GSA Connects 2021 in Portland, Oregon

Paper No. 4-3
Presentation Time: 8:35 AM

RECHARGE EVOLUTION TOOL: ASSIGNING RECHARGE RATES TO LOCATIONS OVER TIME USING EXISTING GIS-BASED DATA AT THE HANFORD SITE


BUDGE, Trevor1, KIDDER, Josh2, PARSLOW, Marna2, SMITH, Kevin1 and TOMUSIAK, Stephanie2, (1)INTERA, Inc., Richland, WA 99354, (2)INTERA, Inc., Boulder, CO 80301

The Recharge Evolution Tool (RET) combines derived recharge rates with the extents and histories of facilities, structures, and waste sites to estimate recharge over time and space. The RET was developed for use at the Hanford Site in southeastern Washington State, a large facility covering approximately 1520 km2, where plutonium was produced. Since 1943, construction, operation, and remediation at the site has resulted in changes to ground surface cover that impact the amount of water that infiltrates to the subsurface. Given the scale of the Hanford Site, the impacts in some areas are dramatic while some areas are left undisturbed. Estimating which areas are impacted and when is the purpose of the RET. The RET is implemented as a relational geospatial database.

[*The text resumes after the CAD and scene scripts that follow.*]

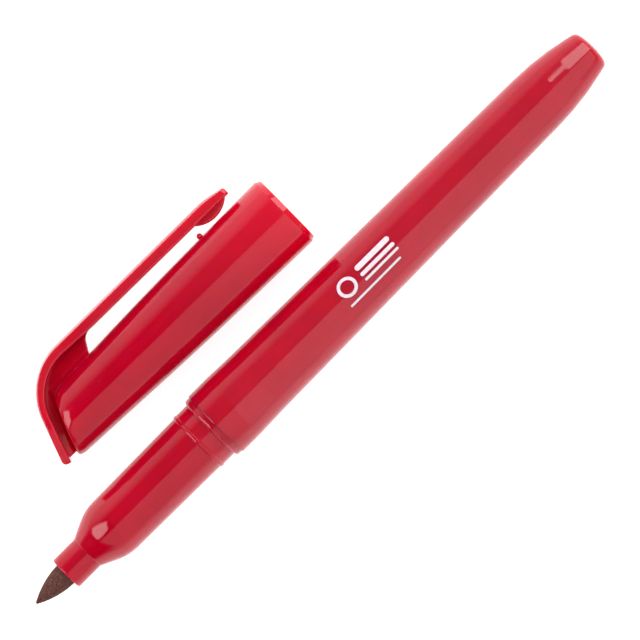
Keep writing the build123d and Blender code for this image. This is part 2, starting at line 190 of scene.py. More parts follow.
def grid_faces(rows, columns, wrap_rows=False, wrap_columns=False, first=0):
    """Quads of a grid of points stored row by row."""
    faces = []
    for row in range(rows if wrap_rows else rows - 1):
        for column in range(columns if wrap_columns else columns - 1):
            next_row = (row + 1) % rows
            next_column = (column + 1) % columns
            faces.append((
                first + row * columns + column, first + row * columns + next_column,
                first + next_row * columns + next_column, first + next_row * columns + column,
            ))
    return faces


def turned(outline, shape=None):
    """Points and faces of an outline turned about X. shape(x, radius, angle) may move a point."""
    on_axis = [abs(radius) < 1e-9 for x, radius in outline]
    closed = not (on_axis[0] and on_axis[-1])
    points = []
    for x, radius in outline:
        for step in range(ROUND_STEPS):
            angle = 2 * pi * step / ROUND_STEPS
            at_x, at_radius = shape(x, radius, angle) if shape else (x, radius)
            points.append((at_x, at_radius * cos(angle), at_radius * sin(angle)))
    return points, grid_faces(len(outline), ROUND_STEPS, wrap_rows=closed, wrap_columns=True)


def joined(*parts):
    """Points and faces of several meshes as one."""
    points, faces = [], []
    for part_points, part_faces in parts:
        shift = len(points)
        points += part_points
        faces += [tuple(index + shift for index in face) for face in part_faces]
    return points, faces


def united(piece, *others):
    """Joins solids into one skin with an exact boolean and removes the others."""
    for other in others:
        change = piece.modifiers.new("union", "BOOLEAN")
        change.operation = "UNION"
        change.solver = "EXACT"
        change.object = other
    bpy.context.view_layer.update()
    solid = piece.evaluated_get(bpy.context.evaluated_depsgraph_get())
    mesh = bpy.data.meshes.new_from_object(solid)
    piece.modifiers.clear()
    piece.data = mesh
    for other in others:
        bpy.data.objects.remove(other)
    tidy_mesh(mesh)
    mesh.shade_smooth()
    mesh.set_sharp_from_angle(angle=SHARP)
    return piece


# ---------------------------------------------------------------- shader helpers

class Shader:
    """Node material built with short calls. Texture places are in millimetres."""

    def __init__(self, name):
        self.material = bpy.data.materials.new(name)
        self.material.use_nodes = True
        self.nodes = self.material.node_tree.nodes
        self.links = self.material.node_tree.links
        self.surface = self.nodes["Principled BSDF"]
        metres = self.nodes.new("ShaderNodeTexCoord").outputs["Object"]
        self.place = self.stretched((1 / MM, 1 / MM, 1 / MM), metres)

    def add(self, kind, inputs=None, **settings):
        """New node. Inputs are values or other nodes' outputs."""
        node = self.nodes.new(kind)
        for name, value in settings.items():
            setattr(node, name, value)
        for name, value in (inputs or {}).items():
            if isinstance(value, bpy.types.NodeSocket):
                self.links.new(value, node.inputs[name])
            else:
                node.inputs[name].default_value = value
        return node

    def stretched(self, scale, place=None):
        """Texture place, scaled along each axis."""
        place = place or self.place
        return self.add("ShaderNodeVectorMath", {0: place, 1: scale}, operation="MULTIPLY").outputs[0]

    def shifted(self, shift):
        """Texture place, moved along each axis."""
        return self.add("ShaderNodeVectorMath", {0: self.place, 1: shift}, operation="ADD").outputs[0]

    def noise(self, scale, detail=3.0, roughness=0.55, place=None):
        """Value of fractal noise, with scale in cells for each millimetre."""
        return self.add("ShaderNodeTexNoise", {
            "Vector": place or self.place, "Scale": scale, "Detail": detail, "Roughness": roughness,
        }).outputs[0]

    def remap(self, value, low, high, to_low, to_high):
        """Smooth ramp of a value from one range to another."""
        return self.add("ShaderNodeMapRange", {
            "Value": value, "From Min": low, "From Max": high, "To Min": to_low, "To Max": to_high,
        }, interpolation_type="SMOOTHSTEP").outputs[0]

    def math(self, operation, first, second):
        return self.add("ShaderNodeMath", {0: first, 1: second}, operation=operation).outputs[0]

    def mix(self, share, first, second):
        """Colour between two colours."""
        node = self.add("ShaderNodeMix", data_type="RGBA")
        for name, value in (("Factor", share), ("A", first), ("B", second)):
            socket = next(s for s in node.inputs if s.name == name and s.enabled)
            if isinstance(value, bpy.types.NodeSocket):
                self.links.new(value, socket)
            else:
                socket.default_value = value
        return next(s for s in node.outputs if s.enabled)

    def bump(self, height, distance, strength=1.0, below=None):
        """Bump of a height field, with the distance in metres."""
        inputs = {"Height": height, "Distance": distance, "Strength": strength}
        if below:
            inputs["Normal"] = below
        return self.add("ShaderNodeBump", inputs).outputs[0]

    def finish(self, **inputs):
        """Sets the Principled shader's sockets, by value or by link."""
        for name, value in inputs.items():
            socket = self.surface.inputs[name.replace("_", " ").title().replace("Ior", "IOR")]
            if isinstance(value, bpy.types.NodeSocket):
                self.links.new(value, socket)
            else:
                socket.default_value = value
        return self.material


def tint(colour, share):
    """A colour made lighter or darker by a share, with full opacity."""
    return tuple(min(1, channel * share) for channel in colour) + (1,)


# ---------------------------------------------------------------- materials

RED = (0.535, 0.001, 0.022)
# Paler red for sharp edges: partly edge wear, partly a painted highlight along the edges.
WORN_AND_HIGHLIGHT_RED = (0.62, 0.05, 0.085, 1)
POLISH = (0.075, 0.125)      # roughness of the glossiest and of the dullest spots
WORN_AND_HIGHLIGHT_POINTINESS = (0.53, 0.62)
SCATTER_DEPTH = 0.004        # metres that red light wanders under the surface
PLASTIC_IOR = 1.5


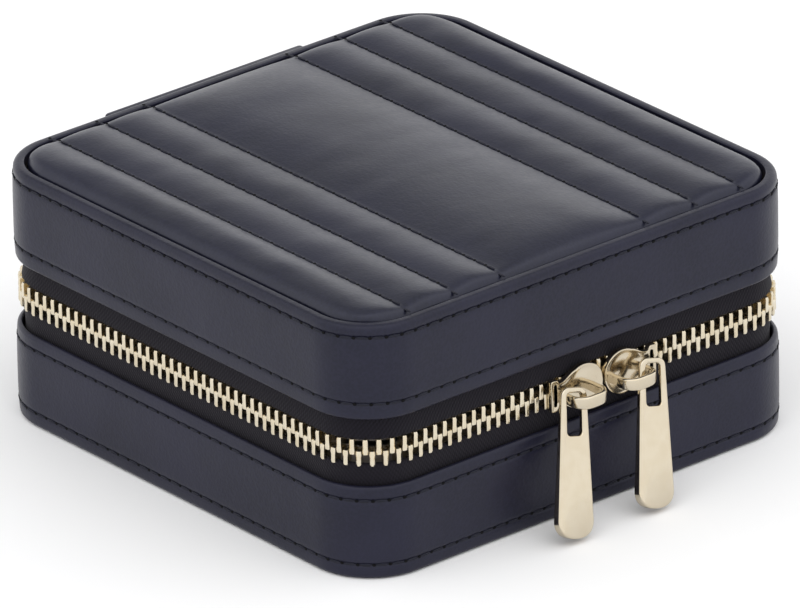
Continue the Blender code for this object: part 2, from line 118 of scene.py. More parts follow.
class Finish:
    """A material on a Principled shader. Uniform values are given by name, with _ for a space."""

    def __init__(self, name, **uniform):
        self.material = bpy.data.materials.new(name)
        self.material.use_nodes = True
        self.tree = self.material.node_tree
        self.shader = self.tree.nodes["Principled BSDF"]
        for socket, value in uniform.items():
            self.shader.inputs[socket.replace("_", " ")].default_value = value
        place = self.node("TexCoord", output="Object")
        self.mm = self.node("VectorMath", {"operation": "SCALE"}, {0: place, "Scale": MM_PER_METRE})

    def node(self, kind, settings=None, values=None, output=0):
        made = self.tree.nodes.new("ShaderNode" + kind)
        for key, value in (settings or {}).items():
            setattr(made, key, value)
        for key, value in (values or {}).items():
            self.join(made.inputs[key], value)
        return Wire(self, made.outputs[output])

    def join(self, socket, value):
        if isinstance(value, Wire):
            self.tree.links.new(value.socket, socket)
        else:
            socket.default_value = value

    def axes(self, vector):
        return [self.node("SeparateXYZ", None, {0: vector}, axis) for axis in range(3)]

    def cloud(self, per_mm, detail=2.0, vector=None):
        values = {"Vector": vector or self.mm, "Scale": per_mm, "Detail": detail}
        return self.node("TexNoise", None, values)

    def cells(self, per_mm):
        values = {"Vector": self.mm, "Scale": per_mm, "Smoothness": 0.35}
        return self.node("TexVoronoi", {"feature": "SMOOTH_F1"}, values)

    def mix(self, share, first, second):
        values = {0: share, 6: (*first, 1) if isinstance(first, tuple) else first}
        values[7] = (*second, 1) if isinstance(second, tuple) else second
        return self.node("Mix", {"data_type": "RGBA"}, values, 2)

    def wear(self, **varying):
        for socket, value in varying.items():
            self.join(self.shader.inputs[socket.replace("_", " ")], value)

    def relief(self, *layers):
        """Bump layers, each a height from 0 to 1 and its depth in metres."""
        normal = None
        for height, depth in layers:
            values = {"Height": height, "Distance": depth, "Strength": 1.0}
            if normal:
                values["Normal"] = normal
            normal = self.node("Bump", None, values)
        self.wear(Normal=normal)


def leather(name, dark, light, roughness, grain_depth=0.000022, grain_per_mm=1.5, shine=0.31):
    """Fine-grained leather: pores, faint creases and a slightly uneven dye and polish."""
    finish = Finish(name, Specular_IOR_Level=shine, Specular_Tint=(0.86, 0.87, 1.0, 1.0))
    dye = finish.cloud(0.045, 3.0)
    pores = finish.cells(grain_per_mm)
    creases = finish.cloud(0.55, 4.0)
    waves = finish.cloud(0.07, 1.0)
    shade = finish.mix(dye.over(0.3, 0.7), dark, light)
    pale = tuple(1.4 * c for c in light)
    finish.wear(Base_Color=finish.mix(pores.over(0.35, 0.75) * 0.35, shade, pale))
    finish.wear(Roughness=roughness + 0.10 * creases + 0.06 * pores - 0.05)
    finish.relief((waves, 0.00022), (creases, 0.00003), (pores, grain_depth))
    return finish.material


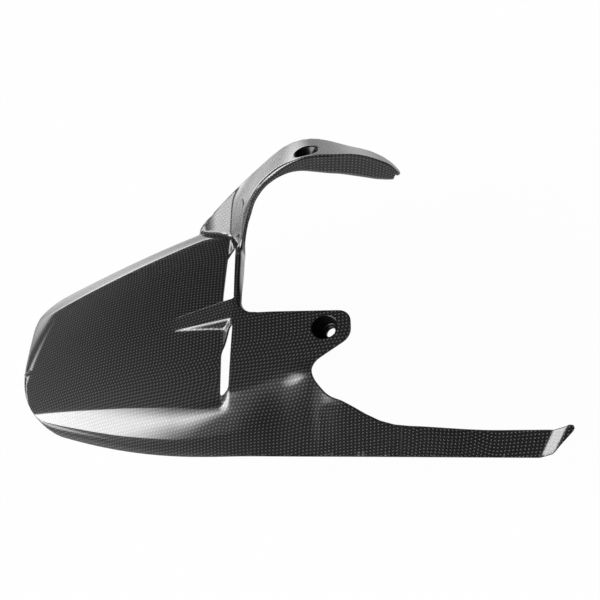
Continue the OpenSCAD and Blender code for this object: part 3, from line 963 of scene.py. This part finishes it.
def weave_heights(tree, tow):
    """Plain weave on the cloth's own UV: which tow is on top, its bow along and its lens across."""
    uv = add(tree, "ShaderNodeUVMap", uv_map="Cloth").outputs[0]
    turned = add(tree, "ShaderNodeVectorRotate", {
        "Vector": uv, "Angle": math.radians(WEAVE_ANGLE)}, rotation_type="Z_AXIS").outputs[0]
    scaled = add(tree, "ShaderNodeVectorMath", {0: turned, "Scale": 1 / tow}, operation="SCALE")
    split = add(tree, "ShaderNodeSeparateXYZ", {0: scaled.outputs[0]}).outputs
    bow = []
    for part in split[:2]:
        edge = ("MULTIPLY", ("ABSOLUTE", ("SUBTRACT", ("FRACT", part), 0.5)), 2.0)
        bow.append(formula(tree, ("SUBTRACT", 1.0, ("POWER", edge, 2.0))))
    cells = ("ADD", ("FLOOR", split[0]), ("FLOOR", split[1]))
    warp = formula(tree, ("FLOORED_MODULO", cells, 2.0))
    weft = formula(tree, ("SUBTRACT", 1.0, warp))
    along, across = (
        formula(tree, ("ADD", ("MULTIPLY", a, warp), ("MULTIPLY", b, weft)))
        for a, b in (bow, bow[::-1])
    )
    return warp, along, across


def empty_material(name):
    """A new material and its node tree, with no nodes in it."""
    material = bpy.data.materials.new(name)
    material.use_nodes = True
    material.node_tree.nodes.clear()
    return material, material.node_tree


def carbon_material(name, settings, coat):
    """Plain-weave carbon cloth in epoxy: dark tows, each painted pale on its crown as a painted
    sheen where it would catch the light, and painted in shade elsewhere. With coat it is the tool
    side under polished clear coat, and without it the satin bagged side."""
    material, tree = empty_material(name)
    warp, along, across = weave_heights(tree, settings.tow / MM)
    # Painted light: each tow's crown is painted pale as a painted sheen, fully on warp tows and a
    # tenth as much on weft tows, and the rest of each tow is painted in shade
    share = ("ADD", ("MULTIPLY", warp, 1.0 - WEFT_SHARE), WEFT_SHARE)
    painted_sheen = formula(tree, ("MULTIPLY", ("POWER", along, 3.0), ("POWER", across, 2.0), share))
    colour = add(tree, "ShaderNodeMix", {
        "Factor": painted_sheen, "A": srgb(settings.tow_shade), "B": srgb(settings.tow_light),
    }, data_type="RGBA").outputs["Result"]
    height = formula(tree, ("ADD", ("MULTIPLY", along, 0.7), ("MULTIPLY", across, 0.3)))
    bump = add(tree, "ShaderNodeBump", {
        "Height": height, "Strength": settings.relief, "Distance": RELIEF_DEEP * MM}).outputs[0]
    shader = add(tree, "ShaderNodeBsdfPrincipled", {
        "Base Color": colour, "Normal": bump, "IOR": 1.5, "Roughness": 0.5,
        "Specular IOR Level": 0.15 if coat else 0.5,
        "Coat Weight": 1.0 if coat else 0.0, "Coat Roughness": 0.04, "Coat IOR": 1.5,
    })
    add(tree, "ShaderNodeOutputMaterial", {"Surface": shader.outputs[0]})
    return material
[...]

The RET schema organizes available data at the Hanford Site as location data, recharge estimate, facility disposition, or site-specific evaluation. Once data are formatted to conform to the RET schema, they are ranked for priority based on the source of the data and geoprocessed for assignment of recharge rates. The RET then creates spatio-temporal varying recharge data, stored as geographic information system-based polygons. The tool uses available data for past and planned activities and events to estimate future recharge. By altering the planned future remedial activities listed in the database, the RET provides the means for evaluating impacts of planned remedial activities on expected recharge rates. Also, our implementation of the tool as a relational database facilitates efficient transfer of information between other hydrologic evaluations completed at the Hanford Site.